None of this works without the v1 foundation. TDD is still RED before GREEN; that's the architect's failing-test spec. "Attack your own code before you ship it" is now institutionalized as the critic lenses and the independent QA pass. "Read before you write" is an explicit exploration phase before anyone touches a file. And "document while the context is fresh," v1's Phase 6, is now its own dedicated agent: the documentation librarian, whose only loyalty is to docs that match the code. v2 didn't throw away the disciplined developer. It cloned them into a team, put an architect in charge, and left me to conduct.

What it's not

A few honest caveats, because the failure modes are real:

  • It's not magic, and it's not free. An ensemble of agents costs more tokens than one Claude doing one thing. A complexity gate keeps trivial work from paying the team tax: a one-line fix goes to a single subagent, not the full roster. The team is for the genuinely complex stuff.
  • You don't trade code for paperwork. The natural worry is that you've just swapped writing code for writing exhaustive tickets. You haven't. The issue-maintainer takes a one-line idea and produces the structured issue; your input stays a sentence of intent, not a spec.
  • It doesn't merge for you, and it doesn't decide for you. The orchestrator declares a PR merge-ready and pings you. You merge, and you make the product calls. The conductor stays in the loop at the decisions that are irreversible or need a human who owns the outcome.
  • It won't save a bad contract. If the architect's data contract is wrong, every builder builds the wrong thing in parallel, efficiently. Garbage in, garbage out, just faster. The architect phase is where you pay the most attention.

The source

The full workflow, the issue-maintainer, the orchestrator skill, the architect, the builders, the persona lenses, the librarian, and the parallel-pipeline machinery, is open source and MIT-licensed at github.com/vlad-ko/claude-wizard. The repo ships an agents/ roster you dispatch, a reference/ set of deep-dives (the threading model, the parallel pipeline, the PR review cycle), and an ARCHITECTURE.md with the system diagrams. Fork it. Adapt the personas to your product's users (the domain-user-lens is a template you copy once per persona), swap in your test runner, your CI, and your code-review bot, and make it yours. The framework-specific details are stripped out; the methodology is language- and stack-agnostic.

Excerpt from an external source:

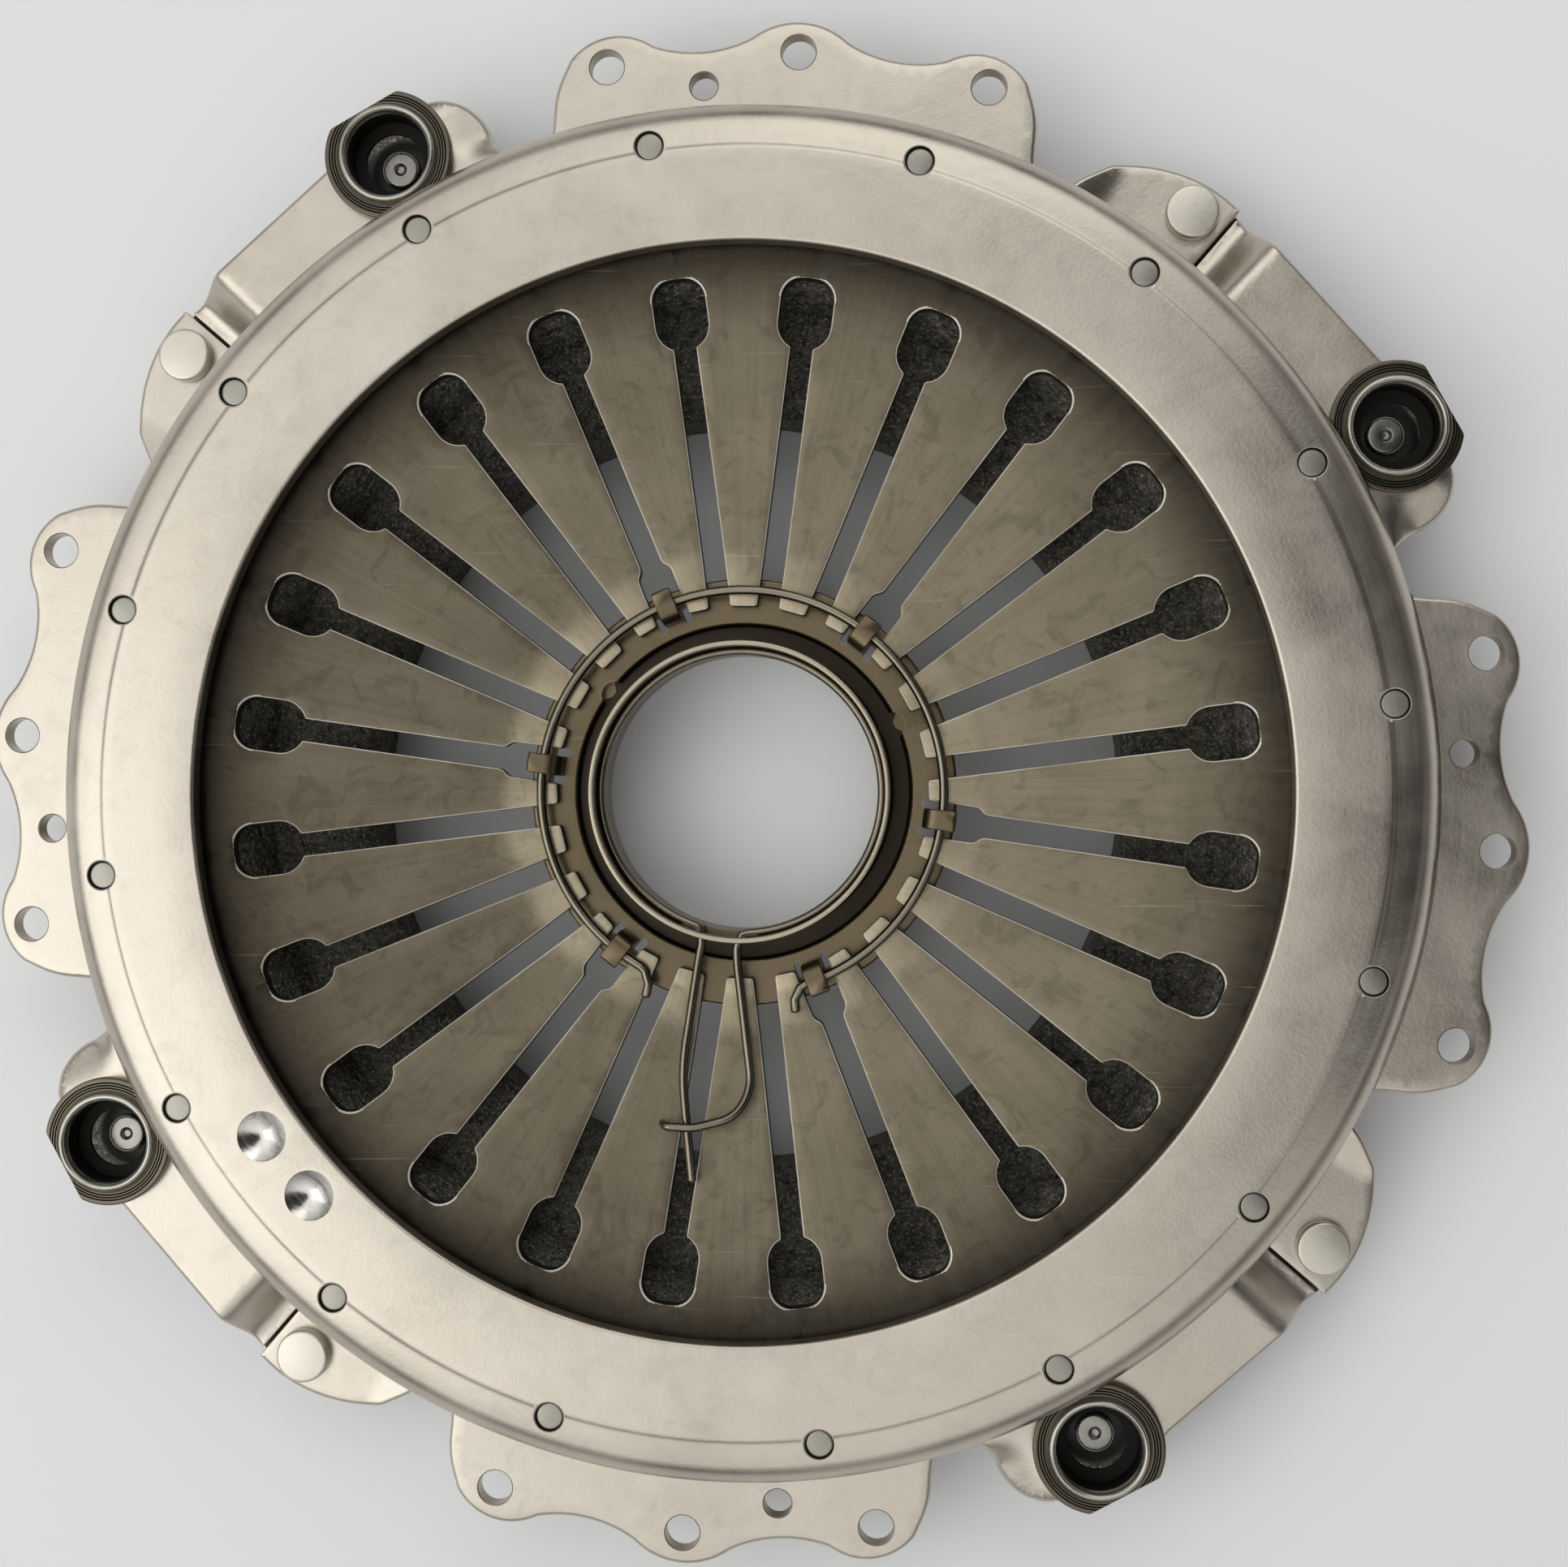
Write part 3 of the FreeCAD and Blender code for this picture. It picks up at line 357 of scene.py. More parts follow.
def plate(outline, weights, holes, top, thick, edge, spacing, hole_edge=0.5):
    """Sheet whose upper face follows the height top(x, y), with rounded edges and round holes.

    A hole may run over the outline: the sheet is then open there.
    """
    def bottom(x, y):
        return top(x, y) - thick

    loop = np.array(outline, float)
    weight = np.array(weights, float)
    along = np.roll(loop, -1, axis=0) - np.roll(loop, 1, axis=0)
    along /= np.linalg.norm(along, axis=1)[:, None]
    inward = np.stack([-along[:, 1], along[:, 0]], axis=1)
    steps = 4
    rings = []
    for k in range(steps + 1):
        turn = math.pi / 2 * k / steps
        offset = edge * weight * (1 - math.sin(turn))
        drop = edge * weight * (1 - math.cos(turn))
        rings.append((loop + inward * offset[:, None], drop))
    base = rings[0][0]
    count = len(base)
    hole_loops = []
    for cx, cy, radius in holes:
        sides = max(24, int(radius * 5))
        turn = 2 * np.pi * np.arange(sides) / sides
        circle = np.stack([np.cos(turn), np.sin(turn)], axis=1)
        hole_loops.append((np.array([cx, cy]), radius, circle))
    low, high = base.min(0), base.max(0)
    xs = np.arange(low[0], high[0], spacing)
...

If you want the single-skill, one-disciplined-developer version, the original /wizard, it's preserved at the v1 git tag and still works. Start there if a team feels like more than you need. A lot of people will never want more than the solo architect, and that's a completely reasonable place to live.

And if you haven't read it, the original post that started all this, "I Made Claude Code Think Before It Codes. Here's the Prompt.", is the foundation everything above is built on. v2 is just what happens when you take one disciplined developer and ask: what if there were a whole team of them, an agent to turn ideas into issues, and someone to conduct the whole thing?

Now go build something while you sleep.